The Invisible Strain: The Shutdown’s Sabotage of Security
The operational chaos is profoundly worsened by a hidden variable: TSA screeners are working without pay for the second time this year. This is the third government shutdown in less than a year to leave TSA workers temporarily without pay, and the financial toll is severe. The Department of Homeland Security has confirmed that more than 300 TSA agents have quit since this shutdown began, directly exacerbating staffing shortages at a time of peak travel demand.
The result is a system buckling under dual pressure. Airports are crowded with spring break travelers and fans heading to March Madness basketball tournaments, while security lines lengthen. Some airports have already issued dire warnings. Louis Armstrong International Airport in New Orleans advised travelers to arrive at least three hours early “due to impacts from the federal government’s partial shutdown.” At Austin-Bergstrom International Airport, a video showed the security line spilling onto the sidewalk at 5:30 a.m.
Union leaders warn this is a worsening crisis. Aaron Barker, a local leader with the American Federation of Government Employees, described TSA workers “coping with eviction notices, vehicle repossessions, empty refrigerators and overdrawn bank accounts.” Despite this financial strain, many are still reporting to work. “I think it’s being politicized way too much,” said traveler Mel Stewart in Atlanta. “And these people are working. They work hard, and for TSA people not to get paid, that’s silly.”
Why This Dual Crisis Is a National Risk
This event is more than an unfortunate coincidence of bad weather and political stalemate. It is a stark demonstration of systemic fragility. The shutdown has degraded the foundation of air travel security—the workforce—before the storm even hit. Now, the weather is exploiting that weakness.
- Interactive Effect: Staffing shortages mean longer security lines, which cause passengers to miss flights, creating a backlog that storms then magnify by removing aircraft and crews from the system.
- Economic Ripple: Business travel, perishable cargo, and tourism-dependent industries face immediate losses that compound with each cancellation.
- Future Vulnerability: If the shutdown continues beyond the immediate storm, the exodus of experienced TSA personnel will reach a point of no return, guaranteeing prolonged security delays long after the weather clears as reported by the Associated Press.
The political context deepens the crisis. Democrats in Congress have stated that funding for the Department of Homeland Security is being withheld until new restrictions are placed on federal immigration operations, a stance linked to the fatal shootings of Alex Pretti and Renee Good in Minneapolis. This political leverage is being exercised on a critical national infrastructure component already reeling from a major weather event.
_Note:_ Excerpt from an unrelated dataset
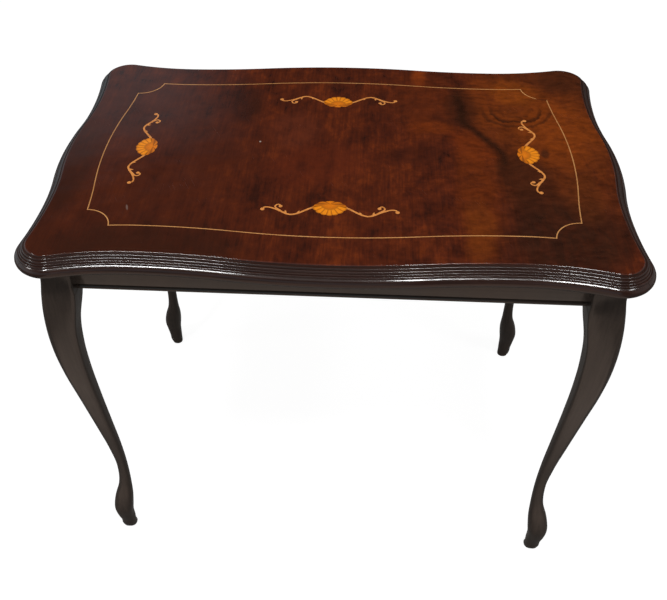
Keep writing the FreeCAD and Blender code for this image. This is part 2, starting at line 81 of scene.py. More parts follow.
# ------------------------------ lamps
# A wide soft lamp overhead and the pale room give the plain light. Four small lamps under
# the ceiling, two of them far to the sides, make the short bright glints on the moulding.
TABLE_MIDDLE = Vector((0.0, 0.0, 0.55))


def lamp(name, place, width, height, radiance):
    """Rectangular lamp that shines towards the table."""
    data = bpy.data.lights.new(name, "AREA")
    data.shape = "RECTANGLE"
    data.size, data.size_y = width, height
    data.energy = radiance * math.pi * width * height
    made = in_scene(name, data)
    made.location = place
    made.rotation_euler = (TABLE_MIDDLE - place).to_track_quat("-Z", "Y").to_euler()


def from_table(azimuth, elevation, distance):
    """Place seen from the table at that angle to the right of the front, and that high."""
    turn, rise = math.radians(azimuth), math.radians(elevation)
    level = Vector((math.sin(turn), -math.cos(turn), 0.0)) * math.cos(rise)
    return TABLE_MIDDLE + distance * (level + Vector((0.0, 0.0, math.sin(rise))))


lamp("overhead", Vector((0.2, -0.6, 2.9)), 2.4, 1.8, 0.36)
lamp("ceiling_right", from_table(25.0, 62.0, 2.75), 0.20, 0.38, 61.0)
lamp("ceiling_left", from_table(-42.0, 60.0, 2.75), 0.15, 0.40, 74.0)
lamp("far_right", from_table(64.0, 49.0, 2.85), 0.60, 0.26, 18.0)
lamp("far_left", from_table(-80.0, 40.0, 2.85), 0.60, 0.24, 16.0)


# ------------------------------ floor and room
# A white floor that keeps the table's shadow, in a white room. Polish and screws mirror both
# as in a lived-in room, the floor with a painted shadow under the table and painted light before
# it, the room dim at the front and back, pale at the sides, with a cool soft panel at the back
# left.
FLOOR_REACH = 8.0
FLOOR_GLOW = 0.90             # added to what the eye sees, so that the floor is white
# the floor as polish mirrors it: a painted shadow under the table, painted light before it
FLOOR_SHADOW_UNDER, FLOOR_LIT_BEFORE = (0.10, 0.095, 0.09), (0.50, 0.40, 0.34)
ROOM_LIGHT = 0.43
ROOM_BACK, ROOM_SIDES, ROOM_PANEL = 0.012, 0.35, 0.31
PANEL_AZIMUTH = 282.5
PANEL_COLOUR = (0.55, 0.85, 1.0, 1.0)


class Work:
    """A node tree in the making: each method adds nodes and returns their output."""

    def __init__(self, tree):
        self.tree = tree
        tree.nodes.clear()

    def add(self, kind, inputs=None, out=0, **settings):
        node = self.tree.nodes.new(kind)
        for name, value in settings.items():
            setattr(node, name, value)
        for name, value in (inputs or {}).items():
            for each in value if isinstance(value, list) else [value]:
                if isinstance(each, bpy.types.NodeSocket):
                    self.tree.links.new(each, node.inputs[name])
                else:
                    node.inputs[name].default_value = each
        return node.outputs[out] if node.outputs else None

    def maths(self, operation, a, b=0.0, clamp=False):
        return self.add("ShaderNodeMath", {0: a, 1: b}, operation=operation, use_clamp=clamp)

    def times(self, *values):
        """Product of the values."""
        return reduce(lambda a, b: self.maths("MULTIPLY", a, b), values)

    def largest(self, *values):
        """Largest of the values."""
        return reduce(lambda a, b: self.maths("MAXIMUM", a, b), values)

    def axes(self, place):
        """The X, Y and Z of a place or a direction."""
        parts = self.tree.nodes.new("ShaderNodeSeparateXYZ")
        self.tree.links.new(place, parts.inputs[0])
        return parts.outputs

    def vector(self, operation, a, b=(0.0, 0.0, 0.0), out=0):
        return self.add("ShaderNodeVectorMath", {0: a, 1: b}, out, operation=operation)

    def step(self, value, start, end, low=0.0, high=1.0):
        """Smooth step from low at start to high at end."""
        levels = {"Value": value, "From Min": start, "From Max": end,
                  "To Min": low, "To Max": high}
        return self.add("ShaderNodeMapRange", levels, interpolation_type="SMOOTHSTEP")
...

The Human Cost: Stories from the Terminal Floor
The analytical picture is completed by intimate, human-scale vignettes. At Dallas Love Field, Jamie Sims and Carlos Serna tried to rest on the floor waiting for a rescheduled flight to El Paso. In Atlanta, the Hartsfield-Jackson airport became a makeshift dormitory. At Ronald Reagan National, a man slept on a baggage claim carousel. These are not anecdotes; they are the direct output of a system where weather technology and political negotiation have failed, leaving only human resilience.
The shutdown’s stress is not abstract. It is the extra $300 in Cash’s hotel bill in St. Louis. It is Stewart’s frustration at the “silliness” of unpaid essential workers. It is the airport administrator in Austin documenting a 5:30 a.m. line outside because screeners, some working second jobs or unable to afford gas, are calling in sick or quitting. The storm created the problem; the shutdown ensured it would be unsolvable.
The path forward is clear but politically fraught. The government must reopen to stabilize TSA staffing and end the hemorrhaging of experienced personnel. Without that, the next weather event—be it a hurricane, a blizzard, or simply peak summer travel—will find the same weakened infrastructure, with potentially catastrophic results for national commerce and mobility. The current scene is a preview, not an anomaly.